Using data and connectivity to increase efficiency
In every industry, data is king. The automotive sector is no exception, with manufacturers leveraging data insights for everything from efficient operation of their factories to predictive maintenance. In particular, the impact of data on connectivity is relevant to the automotive industry because of the critical link between Information Technology and Operational Technology in the sector.
Cars are no longer dumb machines awaiting the physical input of their operator. They’re increasingly connected, smart devices, with the industry moving toward self-drive vehicles that will make everybody in the car a passenger. The new thinking this requires in the core IT used in cars, alongside increased use of AI in their design, is severely disrupting the industry. Entirely new skills are now needed to conceive, build, test, drive and maintain vehicles, and these skills are grounded in software rather than engineering.
Furthermore, the use of data once the car has been sold doesn’t end at predictive maintenance or GPS route planning. With cars now having unique digital fingerprints, an individual vehicle can now be tracked for insurance, driver safety or fleet management needs. Smart cities could direct drivers to less congested routes or even available parking spaces. The detail in such data leads to new concerns in the industry about privacy and security, raising questions the sector has never had to think about before.
However, with consumers increasingly happy to share their data if it brings them personalised benefits, data could also be used to offer, for example, reduced insurance premiums based on driver behaviour, pay-as-you-go insurance or even optional vehicle intervention in your driving.
An existential threat to the industry
These environmental and digital trends are playing a role in the single biggest revolution, and potential threat, to the automotive industry; the model of vehicle ownership itself. Traditional ownership as we currently understand it may already be evolving toward extinction. With increased awareness of the unsustainability of fossil fuels and the rising costs of both car ownership and fuel, many people have already veered toward greener options including bicycles, scooters and public transport.
Shared and hybrid ownership, leasing, and brokered, part-time access to vehicles are all on the rise, and likely to compete with the personal ownership model, at least in urban areas, in the years to come. Mobility-as-a-Service will certainly grow in importance in the connected, smart cities of the future. Moreover, if the act of driving a vehicle is to die out as autonomous cars become the norm, will the sense of ownership disappear completely? Taking a car for work or leisure may simply be a matter of ordering one from a central pool, getting into it when it arrives and stepping out of it at your destination.
The automotive industry, while accustomed to evolution, changing habits and shifts in consumer demands of their vehicles, is facing a period of disruption unprecedented in its relatively short history. But it’s an industry that has always been a leader in adaptation, and often at the cutting edge of technological advancement, and with the right planning and foresight, there are strategies for automotive Original Equipment Manufacturers to survive and thrive.
50 years of industry knowledge
NTT DATA has worked closely with the automobile industry for over 50 years, since collaborating with leading automotive OEMs in Japan at a time when many of the industry’s best practices were laid down.

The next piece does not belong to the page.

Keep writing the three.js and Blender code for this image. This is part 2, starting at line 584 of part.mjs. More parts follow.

The company’s advice for automotive OEMs going forward into an uncertain future is:
• Decide what you want to be. Do OEMs want to retain control of the ownership model and remain the primary provider of personal mobility? The car must become a unique platform for a customer’s personal experience if so. If they prefer to spread the risk, they should take products to market that can be bought and integrated by other mobility suppliers, involving themselves as part of an end-to-end mobility solution where the car may be only one link in a chain.
• Build agility into your core. Current OEMs in the automotive industry rely on a mix of CAD, ERM, MES, sales and service management. Such silos will not work in future. A connected and integrated set of core systems will be required to lower the costs of change and speed up response times to market stimuli. A move to SAP S/4HANA builds in flexibility, reduces the tech burden by removing multiple interfaces, and connects the value chain from one end to the other.

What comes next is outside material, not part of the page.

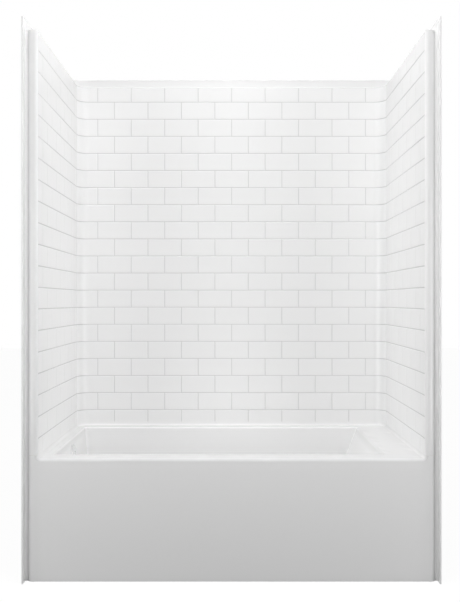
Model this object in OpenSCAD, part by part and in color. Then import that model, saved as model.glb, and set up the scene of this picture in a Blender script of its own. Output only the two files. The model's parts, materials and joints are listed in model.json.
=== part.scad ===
// Tub and shower unit for an alcove: a bathtub section and three walls with
// moulded tile relief, bolted together behind their finished faces, with the
// waste and overflow set and a push stopper.
// X runs to the right, Y to the back and Z up. The origin is on the floor,
// under the middle of the unit. All sizes are in millimetres.

/* [Overall] */
// Width across the front flanges
unit_w = 1524; // [1480:1:1680]
// Depth from the front flange tips to the rear
unit_d = 850; // [820:1:950]
// Height to the top of the nailing flange
unit_h = 2060; // [1900:1:2300]

/* [Shell] */
// Thickness of the moulded skin
skin = 5; // [4:0.5:6]
// Thickness of the nailing and front flanges
flange_t = 6; // [4:0.5:8]
// From the rear or side of the flanges to the finished side face
side_pocket = 52; // [48:1:70]
// From the rear of the unit to the finished back face
back_pocket = 35; // [34:1:60]
// Radius of the coved back corners
cove_r = 50; // [30:1:80]
// Height of the nailing flange above the finished ledge
flange_rise = 40; // [30:1:60]
// Thickness of the seals between the mouldings
seal_t = 1; // [0.5:0.5:2]
// How far the seals sit back from the finished face
seal_back = 1.5; // [1.2:0.1:2]

/* [Face strips] */
// How far the front flanges stand out before the apron face
flange_reach = 25; // [18:1:35]
// Radius from the side face to the face strip
strip_in_r = 12; // [8:1:14]
// Radius of the strip's outer edge
strip_out_r = 9; // [7:0.5:10]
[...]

• Get connected. This is already much more than an afterthought in vehicle design. Vehicles will become mobile work or leisure centres, or both, and car designers and manufacturers must be working with connectivity partners from the very start.

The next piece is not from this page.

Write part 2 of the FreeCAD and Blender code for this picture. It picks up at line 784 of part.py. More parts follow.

• Choose your partners carefully. In choosing who to work with when building a solution to future-proof their operations, automotive OEMs need to consider carefully whether their prospective partners have the industry knowledge, proven capacity to deliver on connectivity, and sufficient SAP knowledge to bridge the IT-OT divide.
The market is going to be very different for the automotive industry, and soon. The sooner OEMs update their core systems to be ready for that future, the better.